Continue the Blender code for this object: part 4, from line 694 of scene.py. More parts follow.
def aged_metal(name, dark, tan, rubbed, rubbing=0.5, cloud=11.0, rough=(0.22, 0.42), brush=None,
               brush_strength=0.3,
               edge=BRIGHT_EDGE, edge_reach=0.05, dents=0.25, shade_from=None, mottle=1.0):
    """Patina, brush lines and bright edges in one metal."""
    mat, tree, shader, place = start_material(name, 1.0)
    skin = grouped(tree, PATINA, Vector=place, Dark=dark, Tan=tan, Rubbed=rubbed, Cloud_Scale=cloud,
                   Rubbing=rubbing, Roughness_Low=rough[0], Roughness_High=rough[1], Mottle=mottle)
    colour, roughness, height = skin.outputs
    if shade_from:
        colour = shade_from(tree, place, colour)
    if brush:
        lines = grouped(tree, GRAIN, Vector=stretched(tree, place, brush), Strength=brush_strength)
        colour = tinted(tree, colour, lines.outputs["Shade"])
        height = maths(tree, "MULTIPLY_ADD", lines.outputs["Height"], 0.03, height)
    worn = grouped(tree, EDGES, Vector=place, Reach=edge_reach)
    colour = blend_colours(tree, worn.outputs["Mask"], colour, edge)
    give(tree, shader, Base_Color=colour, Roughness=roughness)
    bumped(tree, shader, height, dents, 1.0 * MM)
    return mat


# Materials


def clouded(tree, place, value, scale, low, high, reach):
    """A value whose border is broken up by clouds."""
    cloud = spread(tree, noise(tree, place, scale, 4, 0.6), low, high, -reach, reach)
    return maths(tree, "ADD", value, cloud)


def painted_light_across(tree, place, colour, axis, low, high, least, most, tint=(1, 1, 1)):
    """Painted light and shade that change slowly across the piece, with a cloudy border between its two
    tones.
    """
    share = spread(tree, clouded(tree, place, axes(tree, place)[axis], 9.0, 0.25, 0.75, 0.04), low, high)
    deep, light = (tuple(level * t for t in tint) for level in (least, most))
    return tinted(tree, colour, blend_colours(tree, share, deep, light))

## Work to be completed
Retype the data exactly as given.

## Solution to this task
Continue the Blender code for this object: part 4, from line 694 of scene.py. More parts follow.
def aged_metal(name, dark, tan, rubbed, rubbing=0.5, cloud=11.0, rough=(0.22, 0.42), brush=None,
               brush_strength=0.3,
               edge=BRIGHT_EDGE, edge_reach=0.05, dents=0.25, shade_from=None, mottle=1.0):
    """Patina, brush lines and bright edges in one metal."""
    mat, tree, shader, place = start_material(name, 1.0)
    skin = grouped(tree, PATINA, Vector=place, Dark=dark, Tan=tan, Rubbed=rubbed, Cloud_Scale=cloud,
                   Rubbing=rubbing, Roughness_Low=rough[0], Roughness_High=rough[1], Mottle=mottle)
    colour, roughness, height = skin.outputs
    if shade_from:
        colour = shade_from(tree, place, colour)
    if brush:
        lines = grouped(tree, GRAIN, Vector=stretched(tree, place, brush), Strength=brush_strength)
        colour = tinted(tree, colour, lines.outputs["Shade"])
        height = maths(tree, "MULTIPLY_ADD", lines.outputs["Height"], 0.03, height)
    worn = grouped(tree, EDGES, Vector=place, Reach=edge_reach)
    colour = blend_colours(tree, worn.outputs["Mask"], colour, edge)
    give(tree, shader, Base_Color=colour, Roughness=roughness)
    bumped(tree, shader, height, dents, 1.0 * MM)
    return mat


# Materials


def clouded(tree, place, value, scale, low, high, reach):
    """A value whose border is broken up by clouds."""
    cloud = spread(tree, noise(tree, place, scale, 4, 0.6), low, high, -reach, reach)
    return maths(tree, "ADD", value, cloud)


def painted_light_across(tree, place, colour, axis, low, high, least, most, tint=(1, 1, 1)):
    """Painted light and shade that change slowly across the piece, with a cloudy border between its two
    tones.
    """
    share = spread(tree, clouded(tree, place, axes(tree, place)[axis], 9.0, 0.25, 0.75, 0.04), low, high)
    deep, light = (tuple(level * t for t in tint) for level in (least, most))
    return tinted(tree, colour, blend_colours(tree, share, deep, light))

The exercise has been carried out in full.